## Begin Recorded information

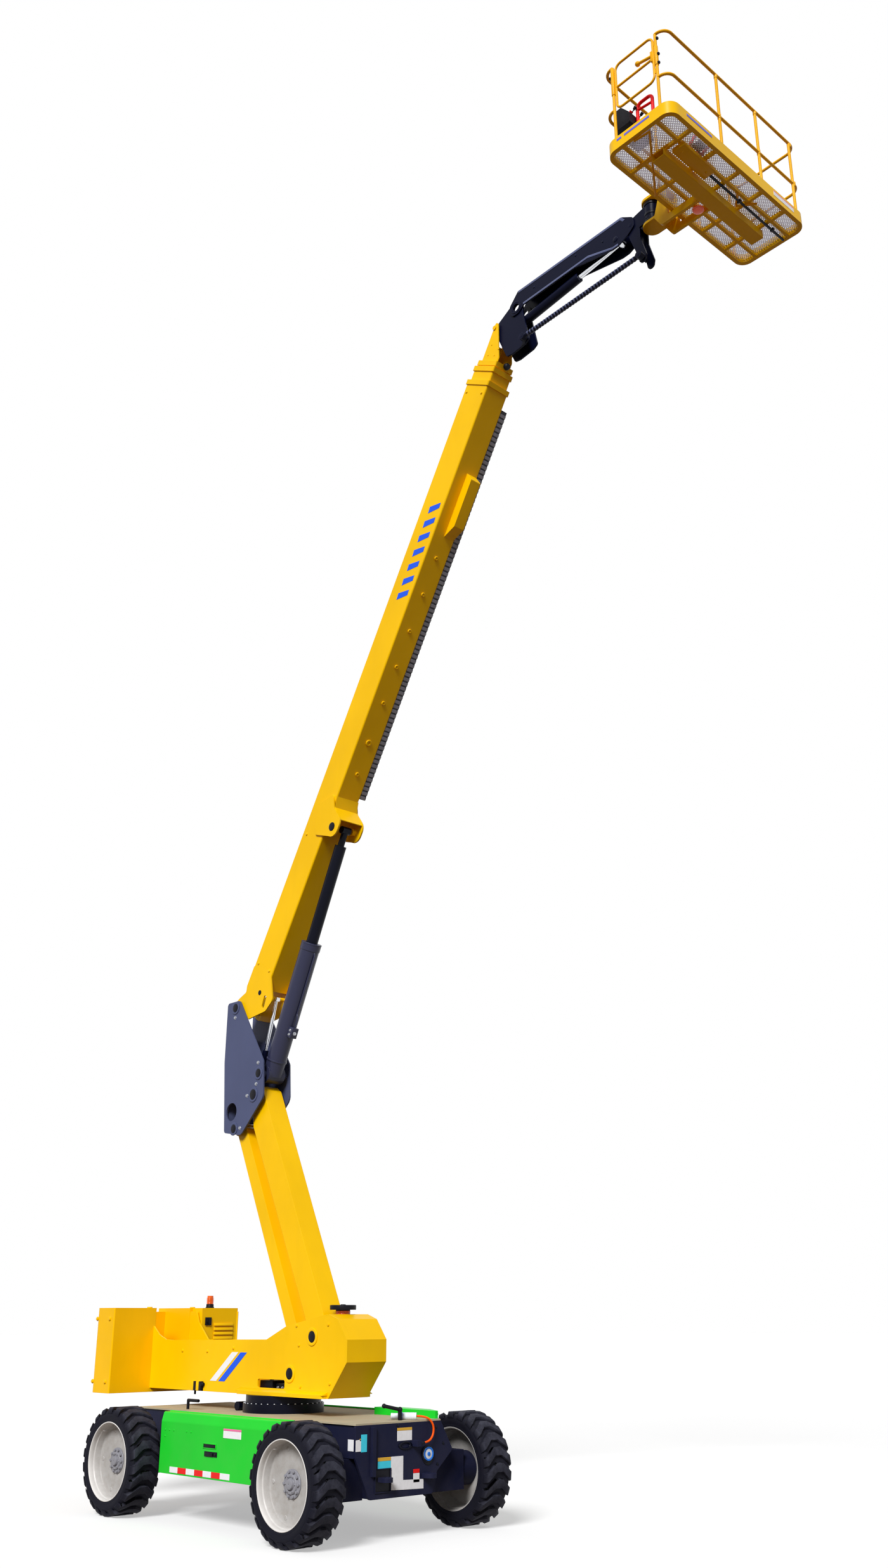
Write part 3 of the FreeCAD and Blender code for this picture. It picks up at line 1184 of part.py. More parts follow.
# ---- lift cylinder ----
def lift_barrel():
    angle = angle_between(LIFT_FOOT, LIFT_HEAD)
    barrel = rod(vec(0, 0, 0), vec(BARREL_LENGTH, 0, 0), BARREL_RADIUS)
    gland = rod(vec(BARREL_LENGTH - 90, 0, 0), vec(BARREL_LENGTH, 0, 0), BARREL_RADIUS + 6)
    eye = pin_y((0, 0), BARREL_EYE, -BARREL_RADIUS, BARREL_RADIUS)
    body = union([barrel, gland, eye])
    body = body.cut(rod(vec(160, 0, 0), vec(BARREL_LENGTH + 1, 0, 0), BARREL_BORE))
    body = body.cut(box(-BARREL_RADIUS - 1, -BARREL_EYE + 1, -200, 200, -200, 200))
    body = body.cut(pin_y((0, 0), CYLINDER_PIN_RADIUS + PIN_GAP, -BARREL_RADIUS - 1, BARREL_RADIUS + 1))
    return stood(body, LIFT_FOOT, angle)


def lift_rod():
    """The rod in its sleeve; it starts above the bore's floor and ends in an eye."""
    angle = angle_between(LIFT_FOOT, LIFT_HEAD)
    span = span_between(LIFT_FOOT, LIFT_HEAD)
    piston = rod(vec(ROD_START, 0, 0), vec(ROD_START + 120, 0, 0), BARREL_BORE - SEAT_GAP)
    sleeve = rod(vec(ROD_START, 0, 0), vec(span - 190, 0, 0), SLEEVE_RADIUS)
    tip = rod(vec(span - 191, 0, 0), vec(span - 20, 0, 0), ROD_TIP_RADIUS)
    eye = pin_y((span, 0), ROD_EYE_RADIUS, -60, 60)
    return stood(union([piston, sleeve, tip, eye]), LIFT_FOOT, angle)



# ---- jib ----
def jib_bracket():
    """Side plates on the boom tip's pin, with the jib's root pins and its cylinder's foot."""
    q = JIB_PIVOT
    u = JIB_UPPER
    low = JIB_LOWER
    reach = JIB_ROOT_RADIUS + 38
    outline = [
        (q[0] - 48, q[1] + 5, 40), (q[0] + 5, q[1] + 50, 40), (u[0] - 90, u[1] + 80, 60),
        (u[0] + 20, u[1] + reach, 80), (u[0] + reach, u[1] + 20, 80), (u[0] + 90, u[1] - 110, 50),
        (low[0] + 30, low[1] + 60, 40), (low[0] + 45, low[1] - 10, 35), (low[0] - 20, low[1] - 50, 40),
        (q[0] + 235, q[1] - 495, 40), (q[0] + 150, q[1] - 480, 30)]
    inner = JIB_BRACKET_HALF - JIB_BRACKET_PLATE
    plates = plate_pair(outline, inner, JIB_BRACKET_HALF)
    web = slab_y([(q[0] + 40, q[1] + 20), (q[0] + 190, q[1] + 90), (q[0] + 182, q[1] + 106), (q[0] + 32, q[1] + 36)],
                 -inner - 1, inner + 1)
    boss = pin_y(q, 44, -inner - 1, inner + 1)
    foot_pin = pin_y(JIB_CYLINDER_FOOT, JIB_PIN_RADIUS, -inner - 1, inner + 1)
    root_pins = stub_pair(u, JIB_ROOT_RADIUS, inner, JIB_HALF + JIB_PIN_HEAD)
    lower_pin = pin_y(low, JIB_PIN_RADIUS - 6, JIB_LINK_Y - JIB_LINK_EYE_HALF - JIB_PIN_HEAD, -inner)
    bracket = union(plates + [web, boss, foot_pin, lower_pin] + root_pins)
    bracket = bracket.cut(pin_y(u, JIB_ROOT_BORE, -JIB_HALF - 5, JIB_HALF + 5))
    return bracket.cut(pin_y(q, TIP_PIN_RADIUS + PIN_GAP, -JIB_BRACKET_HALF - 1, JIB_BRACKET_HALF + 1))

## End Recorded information

> [Stated task]
The lines from the top of the data above down to the line containing "return stood(body, LIFT_FOOT, angle)" are to be copied exactly; no other line should appear.

> [Exercise result]
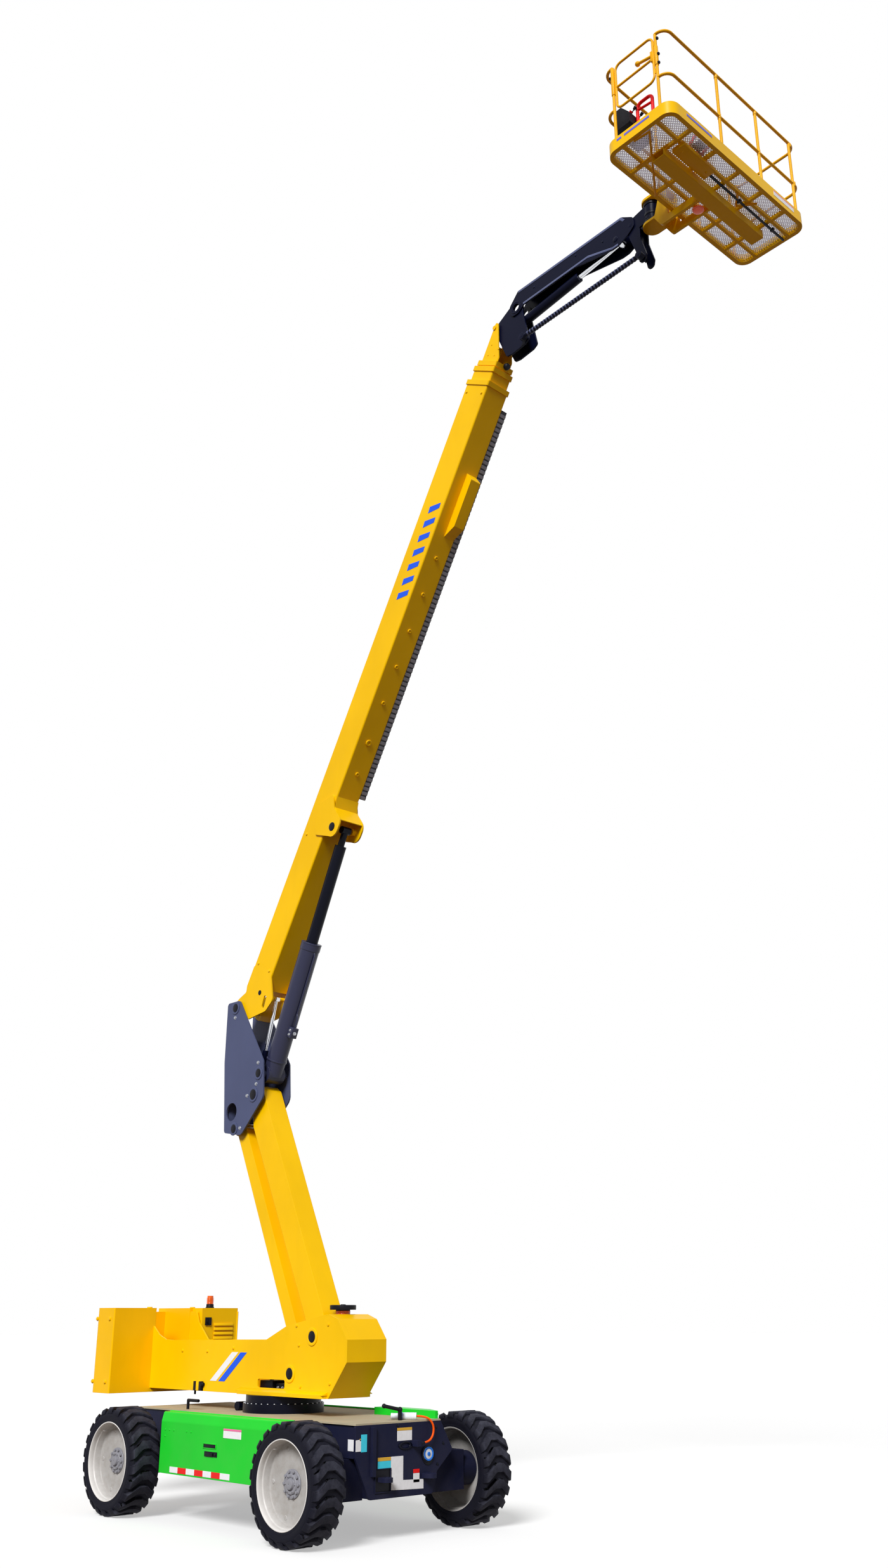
Write part 3 of the FreeCAD and Blender code for this picture. It picks up at line 1184 of part.py. More parts follow.
# ---- lift cylinder ----
def lift_barrel():
    angle = angle_between(LIFT_FOOT, LIFT_HEAD)
    barrel = rod(vec(0, 0, 0), vec(BARREL_LENGTH, 0, 0), BARREL_RADIUS)
    gland = rod(vec(BARREL_LENGTH - 90, 0, 0), vec(BARREL_LENGTH, 0, 0), BARREL_RADIUS + 6)
    eye = pin_y((0, 0), BARREL_EYE, -BARREL_RADIUS, BARREL_RADIUS)
    body = union([barrel, gland, eye])
    body = body.cut(rod(vec(160, 0, 0), vec(BARREL_LENGTH + 1, 0, 0), BARREL_BORE))
    body = body.cut(box(-BARREL_RADIUS - 1, -BARREL_EYE + 1, -200, 200, -200, 200))
    body = body.cut(pin_y((0, 0), CYLINDER_PIN_RADIUS + PIN_GAP, -BARREL_RADIUS - 1, BARREL_RADIUS + 1))
    return stood(body, LIFT_FOOT, angle)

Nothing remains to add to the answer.